@cee-dee wrote:

 

I don't think there's any doubt that things are warming but it's what's causing it that's at issue. Those taking the climate change position attribute it to human intervention but those taking the opposing view don't seem to make much issue about what's happened on Earth before as shown in the natural "records" in soil samples, tree records and levels of flood deposits, all those when there was very little in the way of "human intervention".

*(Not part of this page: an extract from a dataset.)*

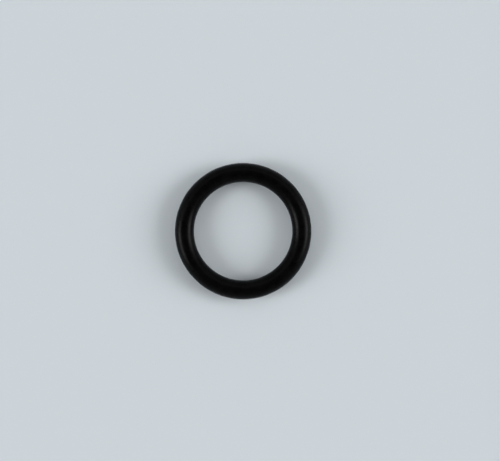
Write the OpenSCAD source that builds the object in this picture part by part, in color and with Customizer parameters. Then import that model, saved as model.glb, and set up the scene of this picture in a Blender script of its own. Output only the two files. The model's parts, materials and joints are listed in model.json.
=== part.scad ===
// Moulded silicone o-ring: a true round section turned about the Z axis.
// All lengths are in millimetres. The origin is the centre of the ring, on its mid-plane.

/* [Ring] */
// Inside diameter, across the round walls and without the mould line
inside_d = 18.64; // [3:0.01:60]
// Diameter of the round section, which is also the height of the ring
section_d = 3.53; // [1.5:0.01:6]

/* [Mould line] */
// How far the trimmed line stands proud of the round wall, inside and outside
line_height = 0.04; // [0.02:0.01:0.1]
// Thickness of the line at its crest
crest_thickness = 0.08; // [0.04:0.01:0.12]
// Thickness of the line at its root, one line height below the round wall
root_thickness = 0.2; // [0.16:0.01:0.3]

/* [Hidden] */
$fn = 180;

section_r = section_d / 2;
centreline_r = inside_d / 2 + section_r;
crest_reach = section_r + line_height;
root_reach = section_r - line_height;

// Bar across the section that ends in the line the two mould halves leave at mid-height.
// Each end tapers from a root inside the round section to a narrow flat crest.
module mould_line() {
    root_half = root_thickness / 2;
    crest_half = crest_thickness / 2;
    polygon([
        [-crest_reach, -crest_half],
        [-root_reach, -root_half],
        [root_reach, -root_half],
        [crest_reach, -crest_half],
        [crest_reach, crest_half],
        [root_reach, root_half],
        [-root_reach, root_half],
        [-crest_reach, crest_half],
    ]);
}

// The section of the ring, centred on its own middle
module ring_section() {
    circle(d = section_d);
    mould_line();
}

module o_ring() {
    color("black")
        rotate_extrude()
            translate([centreline_r, 0])
                ring_section();
}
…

That's what I find more than a little troubling about the debate as well.  It seems that the pro-global warming side are allowed to pick and choose the bits of evidence that suit them without being picked up on the historical evidence that the same things have happened before, when human activity couldn't have been a factor.

 

I've seen it said that because we can now grow grapes outdoors in Southern England and make wine it's proof of climate change, but the Romans did that.  It's on record that British white was much appreciated in Roman society.

 

I recently read that although Northern Europe is getting warmer at the moment it will soon get much colder.  Something to do with the melting sea-ice (or lack of it) at the North Pole affecting the North Atlantic Conveyor sea current,  causing the Gulf Stream to move south.  This will cause warmer, wetter air to have more influence in the Mediterranean Basin but leaving N.W Europe more under the influence of the Arctic.  

 

In turn this will increase rain-fall in the countries of Southern Europe and N. Africa.  Again it's on record that the south of France, Italy and Greece had forests and abundant woodland in early historical times and N.Africa had vast areas of grassland, lakes and rivers. 

 

Early Greek explorers left records of seeing ice-bergs amongst the fog banks in the North Sea and garbled accounts of what seem to be Walrus in Scotland or Northern England. 

 

Doesn't that indicate that the Gulf Stream was more to the south than it is now?  More perplexing to me is the speed with which things changed and why.  The early Greek stories were only a few centuries before the Romans were growing grapes in more or less the same latitude and historical Romans were able to import Giraffe from isolated pockets of grassland in North Africa not long before Julius Caeser arrived in Britain.  Yes, something changes the climate significantly and with worrying regularity, to blame it all on burning fossil fuel seems to me to be the easiest answer, but probably not the correct one.